Marriage Advice From A Christian Perspective

A Missing Ingredient in Most Marriages

  • Barry R. Leventhal, Ph.D. Two Becoming One
  • 2007 20 Jan
A Missing Ingredient in Most Marriages

Here’s a riddle for you: It is one of the first ingredients to disappear in a marriage and while most married couples readily admit that it should be one of life’s top priorities, they also confess that they just cannot seem to squeeze it into their daily schedules. What is this missing ingredient in most marriages? Prayer. Prayer is the lifeline that keeps a married couple personally in touch with the God of heaven and earth. A marriage cannot survive without personal fellowship with the living God and drawing from His inexhaustible wisdom and resources.

 

Why Couples Don’t Pray

 

Why is it that most married couples find it so hard to pray?
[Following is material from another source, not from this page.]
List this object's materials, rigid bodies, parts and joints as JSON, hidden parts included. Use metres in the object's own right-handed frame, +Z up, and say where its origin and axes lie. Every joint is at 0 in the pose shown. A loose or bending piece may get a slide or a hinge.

There are four reasons:

1. Couples may not sense their need for prayer. Early on in most marriages things seem to go so well that we often don’t sense our personal need for God. Therefore, the lifeline of prayer is ignored. But life has a way of tweaking this unrealistic view. For as we move onward in our marital journey and life throws enough curves and trials at us, we are ever reminded that we are truly a needy people.

 

2. Couples sometimes feel like they really don’t know how to pray. It is, therefore, somewhat embarrassing to pray in front of one’s mate. “I’ll sound stupid.” “My mate will think that I am trying to act superspiritual.” The solution for inexperienced prayer couples is to hang out with some older prayer warriors, just to listen and enjoy their prayers, as well as to silently enter into the chorus of prayer. And then try a few short prayers to God on your own – nothing lengthy or fancy – something like, “Dear Father, we need you in our marriage today. Thanks. In Jesus’ name.”

 

3. Couples think they need a lengthy quiet time to really meet with God. But this is not so. Maybe later in a maturing marriage a couple may feel the need to schedule in periods of extended prayer. But when starting out on the journey of prayer, brief but significant prayer times are more important than no prayer times at all.

 

4. Some spouses find it hard to pray because they may feel like a “spiritual midget” next to their mate. “After all, she has been a growing Christian so much longer than me. There is no way that I could ever pray like her.” The solution to this dilemma is for the more experienced prayer partner to leave some room for the less experienced partner and to encourage prayer times that include both spouses, prayer times that are short, real, and to the point. All of us can grow in our personal prayer times with God. As someone has once said, “The problems of prayer yield to the practice of prayer.”

The Nature of Prayer

 

What is prayer and how does it work? Prayer is simply talking to the Lord. It is a response to God’s invitation to come into His presence for fellowship, instruction, and encouragement. As we grow in our journey of prayer, we will discover that there are several aspects to prayer. Someone has coined the acrostic ACTS to lay out the basic elements of prayer:

A - Adoration

C - Confession

T - Thanksgiving

S - Supplication (Petition)

And while it is not necessary to include each of these elements each and every time that we pray as a couple, ACTS is a helpful guide for beginning prayer couples.

 

In light of the absolute necessity of prayer for a growing marriage, prayerfully consider the following suggestions:

• Begin by praying before every meal. Grace lifted up to God before a meal has always been a Christian tradition. Keep this tradition in a brief, real, and sincere way. Take turns as a couple.

 

• Always close your prayers “in Jesus’ name.” Jesus taught us to pray in His name and authority (see John 14:12-14; 15:15-16; 16:22-26). Our prayers are always to be centered on Him and on the basis of His name.

 

• Try to set up a short but real time to pray as a couple on a regular basis. Don’t forget the ACTS procedure. Short and regular is better than long and irregular.

 

• Try keeping a prayer journal. Record your requests to God and then when and how He answers them. Seeing God’s personal hand in your marriage can become a true source of strength.